An important part of Dragonfly Expeditions’ mission and approach to sustainable tourism is the support of local not-for-profit organizations that are instrumental to the preservation of Florida’s ecological, historical and cultural resources. Most people are not aware that for many of our tours, a percentage of revenue benefits a particular charity thematically related to the tour. From the very beginning of the company, a built-in donation for each sold tour was an integral part of our business practice. It still holds true that there is no such thing as “free;” even if Dragonfly Expeditions as a commercial entity in many cases doesn’t have to pay an entrance fee to visit and see natural areas or historic buildings freely accessible to the public, that doesn’t mean that dedicated people and organizations haven’t committed time and money to preserve those things. Without their effort, there would be nothing for us to show. This post featuring the Loxahatchee River Historical Society begins a series that will highlight the various not-for-profit organizations we support (you can see all our not-for-profit partners listed in the side column of our monthly newsletter).
The Loxahatchee River Historical Society (LRHS) is the steward of historical and natural treasures surrounding the Jupiter Inlet Lighthouse and Museum in Palm Beach County. A visit to the grounds and the top of the lighthouse (with its fantastic views) is an important element of our popular tour “Three Little Towns by the Sea.” In addition to supporting the lighthouse museum by paying the entrance fee, we allocate a donation in support of the LRHS which has been listed as one of the “Extraordinary Charities of Palm Beach County.”

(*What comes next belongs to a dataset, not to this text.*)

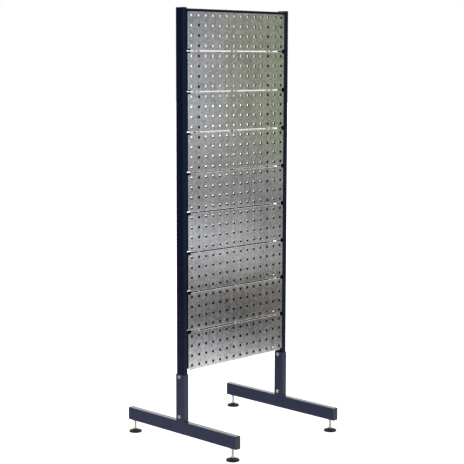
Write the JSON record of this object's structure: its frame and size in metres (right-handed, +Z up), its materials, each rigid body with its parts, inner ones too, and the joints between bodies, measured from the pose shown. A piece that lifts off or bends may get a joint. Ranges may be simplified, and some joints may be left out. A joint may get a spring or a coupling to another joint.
{
  "type": "double-sided perforated panel stand",
  "caption": "Free-standing tool stand: two uprights on T feet carry a stack of perforated steel panels on each side; screw levelling feet with round pads.",
  "frame": {"origin": "centre of the footprint, on the floor", "axes": "+Z up, the front panels face -Y, +X to the right of a viewer in front"},
  "size_m": [0.609, 0.6, 1.671],
  "materials": {
    "painted_steel": "semi-gloss powder coat",
    "panel_steel": "satin zinc-coated sheet",
    "zinc_steel": "bright zinc plate",
    "cap_plastic": "matte",
    "pad_plastic": "matte"
  },
  "bodies": {
    "frame": {"upright_left": "painted_steel", "upright_right": "painted_steel", "upright_cap_left": "cap_plastic", "upright_cap_right": "cap_plastic", "top_rail": "painted_steel", "panel_front_1": "panel_steel", "panel_front_2": "panel_steel", "panel_front_3": "panel_steel", "panel_front_4": "panel_steel", "panel_front_5": "panel_steel", "panel_front_6": "panel_steel", "panel_front_7": "panel_steel", "panel_front_8": "panel_steel", "panel_front_9": "panel_steel", "panel_back_1": "panel_steel", "panel_back_2": "panel_steel", "panel_back_3": "panel_steel", "panel_back_4": "panel_steel", "panel_back_5": "panel_steel", "panel_back_6": "panel_steel", "panel_back_7": "panel_steel", "panel_back_8": "panel_steel", "panel_back_9": "panel_steel", "strap_front_left": "panel_steel", "strap_front_centre": "panel_steel", "strap_front_right": "panel_steel", "strap_back_left": "panel_steel", "strap_back_centre": "panel_steel", "strap_back_right": "panel_steel", "panel_pins_left": "painted_steel", "panel_pins_right": "painted_steel", "sleeve_left": "painted_steel", "sleeve_right": "painted_steel", "base_tube_left": "painted_steel", "base_tube_right": "painted_steel", "base_cap_left_front": "cap_plastic", "base_cap_left_back": "cap_plastic", "base_cap_right_front": "cap_plastic", "base_cap_right_back": "cap_plastic", "insert_left_front": "zinc_steel", "insert_left_back": "zinc_steel", "insert_right_front": "zinc_steel", "insert_right_back": "zinc_steel", "clamp_bolts": "zinc_steel", "clamp_nuts": "zinc_steel"},
    "pad_left_front": {"pad_left_front": "pad_plastic"},
    "stud_left_front": {"stud_left_front": "zinc_steel"},
    "pad_left_back": {"pad_left_back": "pad_plastic"},
    "stud_left_back": {"stud_left_back": "zinc_steel"},
    "pad_right_front": {"pad_right_front": "pad_plastic"},
    "stud_right_front": {"stud_right_front": "zinc_steel"},
    "pad_right_back": {"pad_right_back": "pad_plastic"},
    "stud_right_back": {"stud_right_back": "zinc_steel"}
  },
  "joints": [
    {"name": "height_left_front", "type": "slide", "parent": "frame", "child": "pad_left_front", "axis": [0, 0, -1], "range_m": [-0.02, 0.01]},
    {"name": "spin_left_front", "type": "hinge", "parent": "pad_left_front", "child": "stud_left_front", "pos_m": [-0.2795, -0.273, 0.0065], "axis": [0, 0, -1], "range_deg": [-4800, 2400]},
    {"name": "height_left_back", "type": "slide", "parent": "frame", "child": "pad_left_back", "axis": [0, 0, -1], "range_m": [-0.02, 0.01]},
    {"name": "spin_left_back", "type": "hinge", "parent": "pad_left_back", "child": "stud_left_back", "pos_m": [-0.2795, 0.273, 0.0065], "axis": [0, 0, -1], "range_deg": [-4800, 2400]},
    {"name": "height_right_front", "type": "slide", "parent": "frame", "child": "pad_right_front", "axis": [0, 0, -1], "range_m": [-0.02, 0.01]},
    {"name": "spin_right_front", "type": "hinge", "parent": "pad_right_front", "child": "stud_right_front", "pos_m": [0.2795, -0.273, 0.0065], "axis": [0, 0, -1], "range_deg": [-4800, 2400]},
    {"name": "height_right_back", "type": "slide", "parent": "frame", "child": "pad_right_back", "axis": [0, 0, -1], "range_m": [-0.02, 0.01]},
    {"name": "spin_right_back", "type": "hinge", "parent": "pad_right_back", "child": "stud_right_back", "pos_m": [0.2795, 0.273, 0.0065], "axis": [0, 0, -1], "range_deg": [-4800, 2400]}
  ],
  "couplings": [
    {"joint": "spin_left_front", "follows": "height_left_front", "rad_per_m": 4188.8},
    {"joint": "spin_left_back", "follows": "height_left_back", "rad_per_m": 4188.8},
    {"joint": "spin_right_front", "follows": "height_right_front", "rad_per_m": 4188.8},
    {"joint": "spin_right_back", "follows": "height_right_back", "rad_per_m": 4188.8}
  ]
}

In 2012 the LRHS was selected as the Bureau of Land Management’s “Public Lands Partnership Excellence Award” winner. The biannual Excellence Award recognizes the LRHS as an interpretive association that has a formal assistance agreement with the BLM and has demonstrated exceptional support for the BLM’s interpretive, educational and/or public outreach programs. The LRHS was instrumental in the effort to build community support for their site becoming a part of the BLM’s National Landscape Conservation System (NLCS) in 2008, at which time it was designated the Jupiter Inlet Lighthouse Outstanding Natural Area (JILONA) by Congress. This was also acknowledged by the Conservation Lands Foundation, as the 120 acres at the junction of Florida’s Indian and Loxahatchee Rivers contain 25 special status species and cultural evidence of 5,000 years of human occupation.
As part of the official 500th anniversary celebration of the discovery of Florida (Viva Florida), the LRHS is also being recognized for its outstanding role in the interpretation of Florida’s past: the museum tells the story of the history of the Jupiter Inlet and the influence of Spain and the Caribbean through exhibits about the shipwreck of the San Miguel de Arcangel (wrecked while returning to Spain from Havana Harbor), Juan Ponce de León, Hernando D’Escalante Fontenada and the 1696 capture of the shipwrecked Jonathan Dickinson party from Port Royal, Jamaica.
An organization like LRHS delivers exemplary work through its dedicated volunteers and the leadership of Executive Director Jamie Stuve. The Docent Organization of the LRHS has 110 members who volunteer more than 13,000 hours annually. Volunteers provide visitor services to more than 70,000 guests each year and offer 3,500 guided tours yearly.